Shares of KPR Mill, one of India’s largest vertically integrated textile players, have corrected nearly 9% from their recent November high of ₹928.15. According to domestic brokerage firm Sharekhan, this correction provides a good opportunity for investors to enter the quality textile market with a sturdy balance sheet and strong growth prospects with efficient management.
The brokerage said the exports of textile companies have dented over the past few quarters due to a rise in inflation, rising interest rates, and geopolitical disturbances. However, with an improvement in export demand, textile companies are likely to see a gradual recovery.
Looking at the long term, the brokerage expects the Indian textile industry to grow strong, driven by capacity augmentation with value-added products, the 'China + 1' strategy, government trade agreements, incremental benefits from the PLI scheme, and market share gains in export markets.
Sharekhan projects a healthy improvement in KPR Mill operating performance in H2FY2024, citing factors such as the correction in Indian cotton prices, robust garment volumes, and strong performance in the sugar business.
Yarn and fabric business to benefit from softening cotton prices: According to Sharekhan, Indian cotton prices have corrected sharply from ₹62,000–63,000 per candy in April–23 to ₹55,000 per candy currently. A recovery in demand in the coming quarters, coupled with stability in cotton prices, will help improve the demand for yarn and fabric products.
Volumes are likely to pick up from Q4FY2024 and would see good pick-up from Q1FY2025. Realisations are expected to remain lower in FY2024 (down by 30% in H1FY2024). EBITDA margins in the yarn and fabric business stood at 7-8% in H1FY2024 which is likely to improve to the mid-teens by the end of FY2024, the brokerage underscored.
Garment business likely to clock a 10-12% CAGR in three years: KPR Mill garment business reported 70 million pieces of sales volume in H1FY2024 and is targeting 80 million pieces of volume in H2FY2024 taking the total to close to 150 million pieces in FY2024E. Despite weak demand in international markets, the brokerage stated that the company maintains a stable order book.
KPR currently has 55 clients, and 35–40% of revenues come from the top 5 clients. Walmart and US GAP are some of KPR’s top clients, providing long-term scale opportunities to the company. Hence, KPR might consider strategic capacity expansion, which will help the garment business post a 10-12% CAGR over the next three years.

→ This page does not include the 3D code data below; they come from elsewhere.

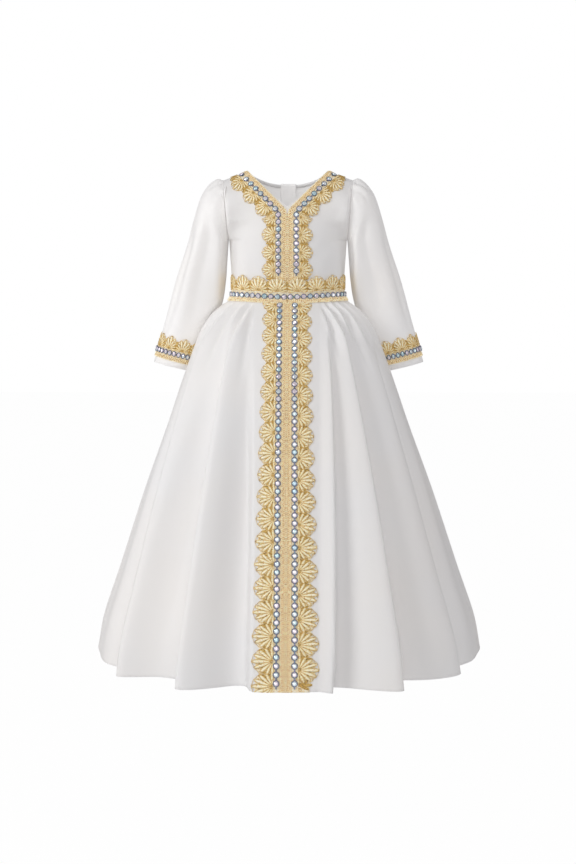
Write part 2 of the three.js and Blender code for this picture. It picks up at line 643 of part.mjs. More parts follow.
// The pull tab lies flat, its eye's top bar on the hinge line and its tongue below it.
function pullShape() {
  const outline = new THREE.Shape();
  const top = pull.bar / 2;
  outline.moveTo(-pull.halfWidth, top);
  outline.lineTo(-pull.halfWidth, -5.4);
  outline.lineTo(-1.7, -8);
  outline.lineTo(-2.9, -pull.length + 3);
  outline.absarc(0, -pull.length + 3, 2.9, Math.PI, Math.PI * 2, false);
  outline.lineTo(1.7, -8);
  outline.lineTo(pull.halfWidth, -5.4);
  outline.lineTo(pull.halfWidth, top);
  const eye = new THREE.Path();
  eye.moveTo(-pull.eye, top - pull.bar);
  eye.lineTo(pull.eye, top - pull.bar);
  eye.lineTo(pull.eye, -4.8);
  eye.lineTo(-pull.eye, -4.8);
  outline.holes.push(eye);
  const options = { depth: pull.thickness, bevelEnabled: false, curveSegments: 8 };
  const geometry = new THREE.ExtrudeGeometry(outline, options);
  geometry.rotateX(Math.PI / 2);
  geometry.translate(0, pull.thickness / 2, 0);
  return geometry;
}

// Both stand on the back, leaned to the cloth's own slope there.
const seat = backPoint(0, slider.height);
const below = backPoint(0, slider.height - 12);
const backLean = Math.atan2(below.y - seat.y, seat.z - below.z);
const hardware = new THREE.Group();
hardware.position.set(0, seat.y + seam + 0.1, slider.height);
hardware.rotation.set(backLean, 0, Math.PI);
dress.add(hardware);
const hingeRise = slider.plate + (slider.rise - slider.bridge) / 2;
const sliderMesh = new THREE.Mesh(sliderShape(), new THREE.MeshStandardMaterial(whitePaint));
sliderMesh.name = 'zip_slider';
hardware.add(sliderMesh);
const pullMesh = new THREE.Mesh(pullShape(), new THREE.MeshStandardMaterial(whitePaint));
pullMesh.name = 'zip_pull';
pullMesh.position.set(0, -hingeRise, 0);
hardware.add(pullMesh);

export default dress;
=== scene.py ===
"""A girl's floor-length dress in white satin, trimmed with gold scalloped galloon and
rhinestone chain, closed at the back by a zip.  It keeps the shape of the body that wears it,
with nobody in it."""

import math

import bpy
import numpy as np
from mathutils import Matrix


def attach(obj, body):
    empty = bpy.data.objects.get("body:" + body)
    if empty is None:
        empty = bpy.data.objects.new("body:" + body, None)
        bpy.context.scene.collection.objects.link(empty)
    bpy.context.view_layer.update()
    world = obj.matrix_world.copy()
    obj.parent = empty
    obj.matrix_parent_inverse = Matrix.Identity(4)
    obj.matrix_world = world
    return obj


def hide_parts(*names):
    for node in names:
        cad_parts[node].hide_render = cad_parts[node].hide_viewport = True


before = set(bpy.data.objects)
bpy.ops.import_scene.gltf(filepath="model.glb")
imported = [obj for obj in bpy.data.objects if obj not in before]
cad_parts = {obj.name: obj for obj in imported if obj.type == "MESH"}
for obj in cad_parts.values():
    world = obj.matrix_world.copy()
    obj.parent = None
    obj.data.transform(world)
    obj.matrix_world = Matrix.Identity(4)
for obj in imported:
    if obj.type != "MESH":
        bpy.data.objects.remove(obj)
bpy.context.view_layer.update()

# ---------------------------------------------------------------------------- studio
# A plain white sweep under soft light: a strong lamp high on the camera's left, weaker ones in
# front, above and at both sides, and a pale room all round.  The dress hangs at shoulder height.
studio = bpy.context.scene
studio.view_settings.view_transform = "Standard"
studio.view_settings.look = "None"
studio.view_settings.exposure = 0.0
studio.view_settings.gamma = 1.0

VIEW_DISTANCE = 2.6
VIEW_HEIGHT = -0.23
VIEW_PITCH = 5.08  # degrees below level
VIEW_ASIDE = 0.9  # degrees round towards the wearer's left
FOCAL_SHARE = 1.6855  # focal length as a share of the picture's height
SENSOR_HEIGHT = 24.0  # millimetres

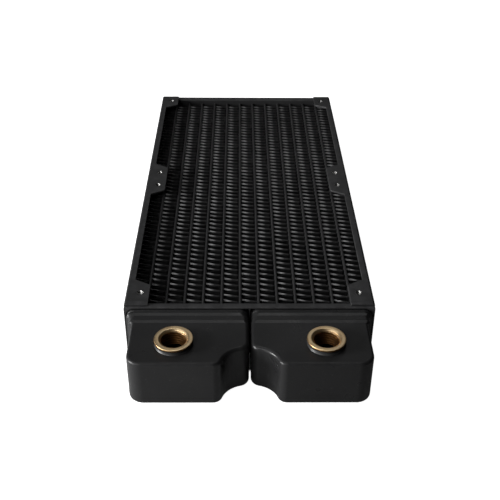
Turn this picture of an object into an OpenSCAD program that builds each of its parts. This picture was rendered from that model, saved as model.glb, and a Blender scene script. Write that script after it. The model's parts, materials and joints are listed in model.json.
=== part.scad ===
// Twin-fan liquid cooling radiator: a fin and flat-tube core between two header
// pans, side rails that carry the fan screws, two port tanks in front and one
// return tank behind. Origin: middle of the bottom face of the whole part.
// +Z is up, out of the fan face; -Y is the end with the ports.

/* [Fan grid] */
// Distance from one fan's centre to the next one's
fan_pitch = 120; // [112:1:130]
// Distance between one fan's screw holes
hole_pitch = 105; // [100:0.5:108]
// Number of fans along the core
fan_count = 2; // [1:1:3]
// Tapping hole of a fan screw
screw_d = 2.5; // [2:0.1:3.4]
// Outer diameter of the drawn collar under a screw hole
collar_d = 4.4; // [4.2:0.1:5]
// Height of the drawn collar under the flange
collar_h = 1.5; // [0.5:0.1:2.5]

/* [Side rails] */
// Width of the frame
frame_w = 119; // [119:0.5:122]
// Height of the frame, from flange to flange
frame_h = 30; // [28:0.5:45]
// Thickness of the rail's sheet
sheet_t = 1; // [0.6:0.1:1.2]
// Width of the narrow flange
flange_w = 3.8; // [3:0.1:5]
// Width of a screw tab, from the frame's side
tab_w = 11.5; // [10.5:0.1:13]
// Length of a front tab beyond its hole, over the front pan
front_tab_end = 9.4; // [5:0.1:9.8]
// Length of a rear tab beyond its hole, over the rear pan
rear_tab_end = 7.9; // [5:0.1:8.4]
// Length of a tab beyond its hole, towards the fan, at its inner edge
tab_reach = 6.2; // [4:0.1:8]
// Extra length of a tab where it meets the flange
tab_slant = 4.4; // [2:0.1:8]
// Radius of a tab's inner corners
tab_corner_r = 1.6; // [0.5:0.1:3]

/* [Header pans] */
// From the first row of holes to the front pan's open edge
front_margin = 10.5; // [10:0.1:14]
// From the last row of holes to the rear pan's open edge
rear_margin = 8.5; // [8.5:0.1:12]
// Depth of a header pan
pan_depth = 3.9; // [3.8:0.1:6]
// Thickness of a pan's rim
pan_rim_t = 0.9; // [0.8:0.1:1.4]
// Thickness of a pan's tube plate
web_t = 1.2; // [0.8:0.1:1.6]
// Corner radius of a pan's opening
window_r = 4.4; // [3.5:0.1:6]
// Width of the bar between the front pan's two openings
divider_w = 0.6; // [0.4:0.1:1]
// Gap around a tank's rim in its opening
rim_gap = 0.4; // [0.3:0.05:0.7]
// Gap between a port tank's rim and the bar
bar_gap = 0.2; // [0.1:0.05:0.3]

/* [Core] */
// Number of flat tubes is fixed by the nodes: this is their spacing
tube_pitch = 8.93; // [8.5:0.01:8.95]
// Thickness of a flat tube
tube_t = 1.3; // [1.2:0.1:2.4]
// Depth of a flat tube, along the air's way
tube_depth = 22; // [16:0.5:23]
// Wall of a flat tube
tube_wall = 0.25; // [0.15:0.05:0.4]
// Depth of a fin strip, along the air's way
fin_depth = 21.4; // [15:0.1:22]
// Length of one full fin wave
fin_wave = 4.2; // [3:0.1:6]
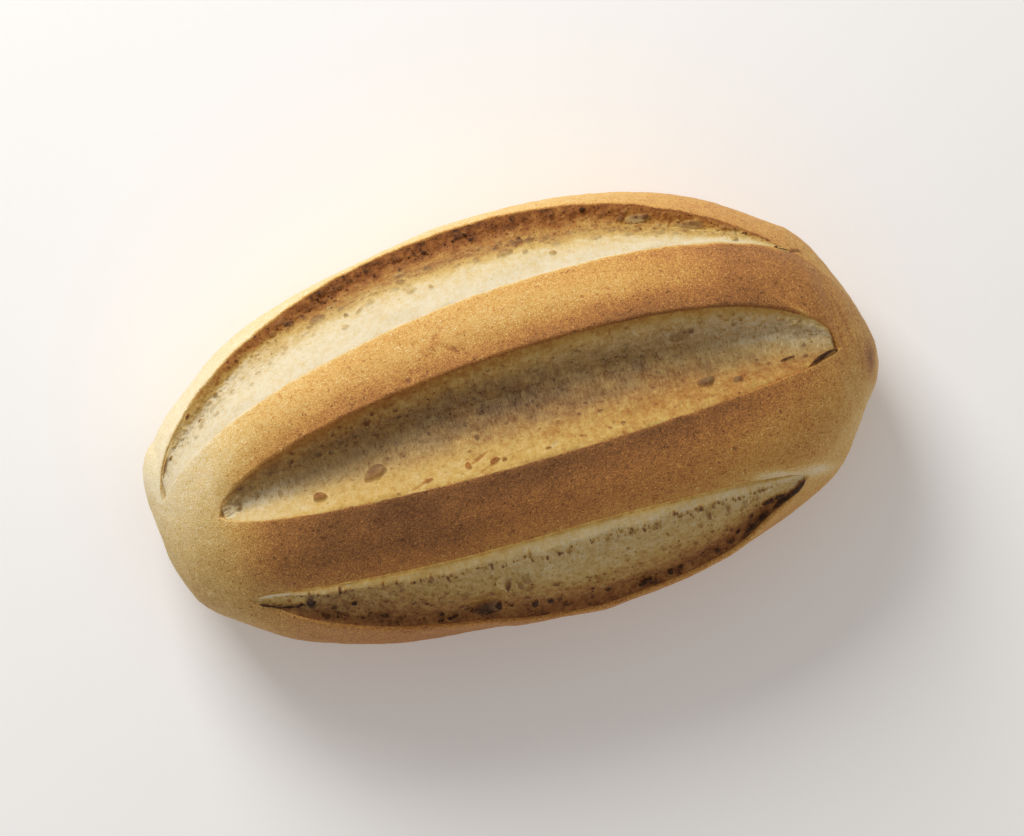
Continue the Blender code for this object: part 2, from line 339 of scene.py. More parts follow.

EBITDA margins are expected to be better in H2FY2024; and will consistently improve in the coming years: With garment margins expected to be at 22-25%, sugar EBIDTA margins at 25%, and a strong recovery in the profitability of the yarn and fabric business, the brokerage expects the overall EBITDA margin to consistently improve in the coming years. It projects EBITDA margins to inch closer to 23% by FY2026.
Near-term outlook is weak; long-term prospects are intact: Sharekhan expects the company to reap the benefits of expanded garment capacity with a recovery in export demand (likely in H2FY2024). The decline in cotton and yarn prices will provide some relief to margins. It anticipates revenue and PAT to clock a CAGR of 17% and 23%, respectively, over FY2023-2026E.
Retains ‘Buy’: In light of these growth factors, the brokerage maintains its 'buy' rating on the stock with a target price of ₹962 apiece, which reflects an upside of 13.85% from the stock's latest closing price of ₹845 apiece.
Disclaimer: The views and recommendations given in this article are those of individual analysts. These do not represent the views of Mint. We advise investors to check with certified experts before taking any investment decision.